Kecaman serupa juga datang dari Amnesty International yang menyebut keputusan AS sebagai serangan yang memalukan terhadap HAM. Menurut mereka, AS berusaha melindungi Israel dari tanggung jawab hukum atas kejahatannya.
Sementara itu, ketiga kelompok HAM Palestina tersanksi mengaku tidak akan gentar dan akan terus melanjutkan pekerjaan mereka. Pengacara dari PCHR, Raji Sourani, menegaskan akan tetap bekerja sama dengan ICC, dilansir Strait Times.
2. Alasan AS jatuhkan sanksi
Pemerintah AS menyebut sanksi dijatuhkan karena kelompok-kelompok itu membantu ICC dalam upaya menyelidiki warga negara Israel. Menurut Menteri Luar Negeri AS, Marco Rubio, tindakan ICC dilakukan tanpa persetujuan dari Israel.

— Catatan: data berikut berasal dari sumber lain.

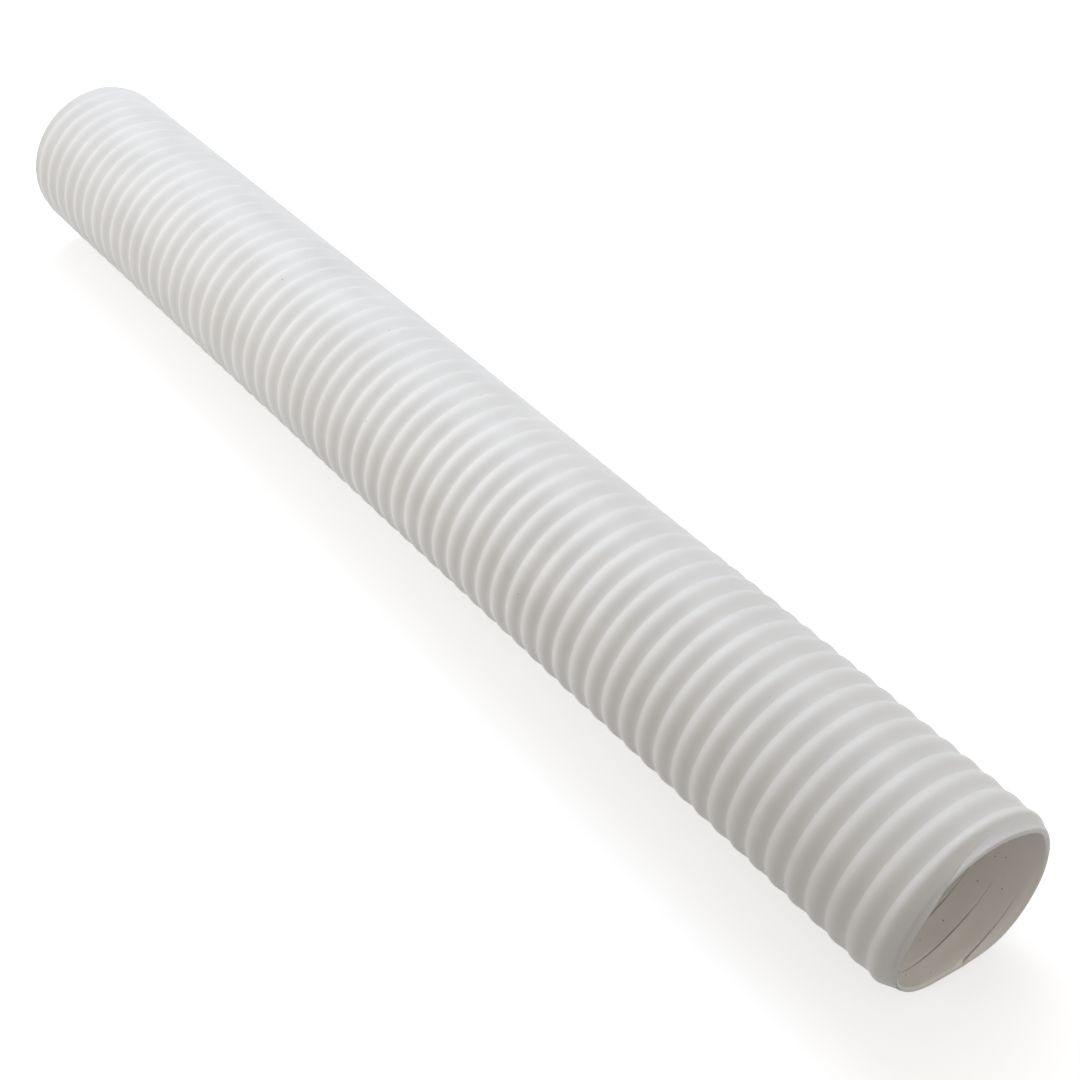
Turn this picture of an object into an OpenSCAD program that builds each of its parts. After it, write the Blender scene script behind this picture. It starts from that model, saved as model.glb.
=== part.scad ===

Rubio menekankan bahwa AS dan Israel tidak ikut dalam perjanjian Statuta Roma, yang menjadi dasar pembentukan ICC. Oleh karena itu, mereka merasa tidak tunduk pada aturan atau kewenangan pengadilan tersebut.
Di sisi lain, ICC menyatakan tetap memiliki wewenang karena dugaan kejahatan terjadi di wilayah Palestina. Palestina sendiri sudah resmi bergabung sebagai anggota pengadilan itu pada 2015.
Sanksi semacam ini bukan yang pertama kali dijatuhkan oleh pemerintahan AS pimpinan Presiden Donald Trump. Sebelumnya, Washington juga pernah memberikan sanksi kepada hakim dan jaksa ICC karena menyelidiki pasukan AS di Afghanistan.
3. Situasi di Gaza makin memburuk
Sanksi ini dijatuhkan di tengah situasi kemanusiaan yang semakin parah di Gaza akibat serangan Israel. Laporan PBB menyebut serangan itu terus menambah korban sipil dan merusak fasilitas umum.
Sementara itu, krisis kelaparan juga menyebar dengan cepat dan telah menewaskan sedikitnya 370 orang. Di saat yang sama, hampir 41 ribu orang juga terpaksa mengungsi dari Kota Gaza sejak pertengahan Agustus untuk menyelamatkan diri.
"Orang-orang mati kelaparan sementara makanan yang bisa menyelamatkan mereka ada di truk-truk yang jaraknya dekat. Untuk apa? Membuat warga Gaza kelaparan tidak akan membuat Israel lebih aman, juga tidak akan mempermudah pembebasan para sandera," ujar Kepala WHO, Tedros Adhanom Ghebreyesus, dilansir UN News.
Tedros juga menyebut kelaparan yang terjadi di Gaza sebagai bencana buatan manusia yang seharusnya bisa dicegah oleh Israel. Ia mengingatkan bahwa menjadikan kelaparan sebagai senjata perang adalah sebuah kejahatan yang tidak bisa ditoleransi.